Third, consciousness, as I am speaking of it, is decidedly not some deeper elusive thing that is beyond our experience. It is our experience. The reason consciousness is still a philosophical problem is not because it is elusive in the sense of ‘hard to experience personally’, but because it is elusive in the sense of ‘resists satisfying analysis in a traditional scientific framework’.
Is any of this making sense to you? I get that you have a different viewpoint, but I’d be interested to know whether you think you understand this viewpoint, too, as opposed to it seeming crazy to you. In particular, do you get how I can simultaneously think consciousness is implemented physically without thinking that the referent of consciousness need contain any details about the implementational process?
This is somewhat of a drive-by comment, but this post mostly captures the totality about the extrinsics of “consciousness” AFAICT. From my own informal discussions, most of the crux of disagreement in seems to revolve around what’s going on in the moment when we perform the judgement “I’m obviously conscious” or “Of course I exist.”
At the very least, disentangling that performative action from the gut-level value judgement and feeling tends to clear up a lot of my own internal confusion. Indeed, the part 1 categorization lines up with a smorgasbord of internal processes I also personally identify, but I also honestly don’t know what to even look for when asked to observe or describe subjective consciousness.

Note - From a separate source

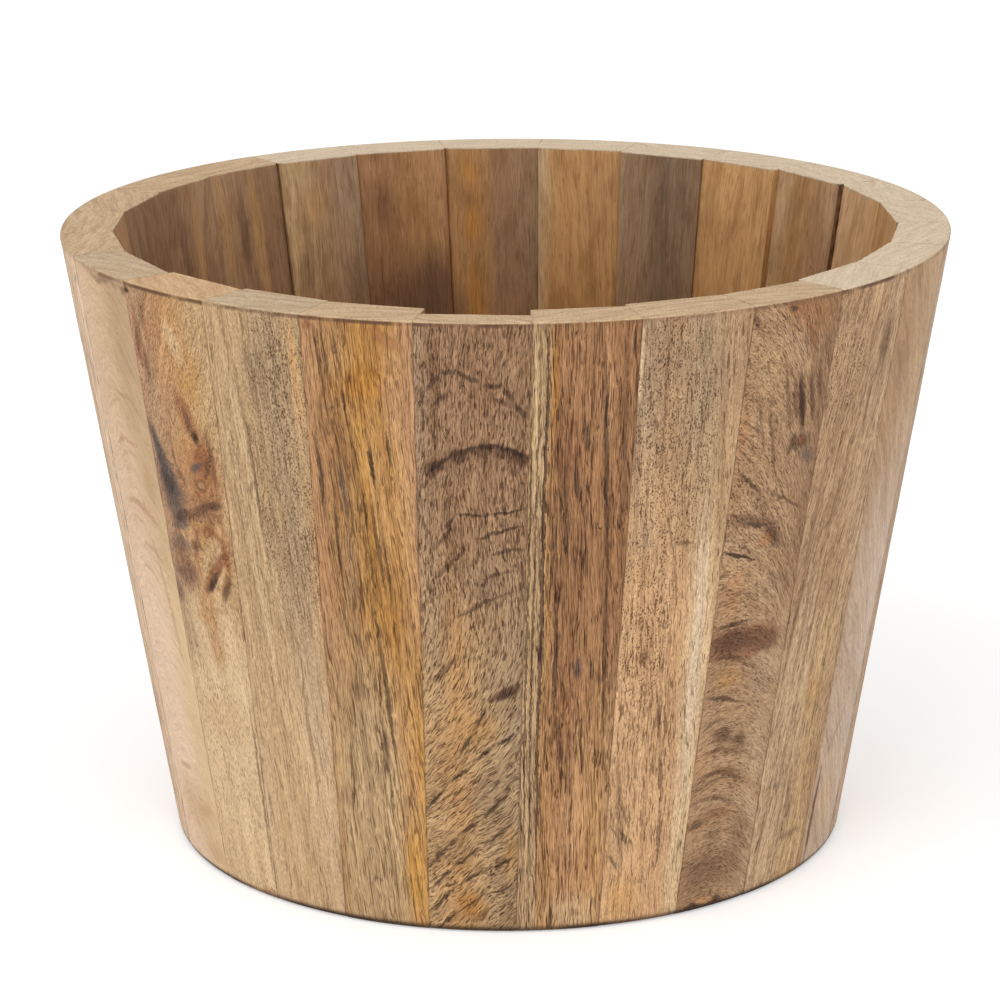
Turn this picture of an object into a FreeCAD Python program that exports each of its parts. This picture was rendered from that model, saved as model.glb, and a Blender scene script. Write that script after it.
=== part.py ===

I feel like a discussion of “life essence” would have mostly a similar structure if the cultural zeitgeist in analytical philosophy got us interested in that. Sure, I agree that I’m alive, which might come out like “I have life essence” under a different linguistic ontology, but attempting to operationalize “life essence” doesn’t seem like a fruitful exercise to me.
That’s just another conflation—of an easy and the hard problem—yes, there is disagreement about what mental processes are valuable, but there is also ontological problem and not everyone agree that ontological consciousness is intrinsically valuable.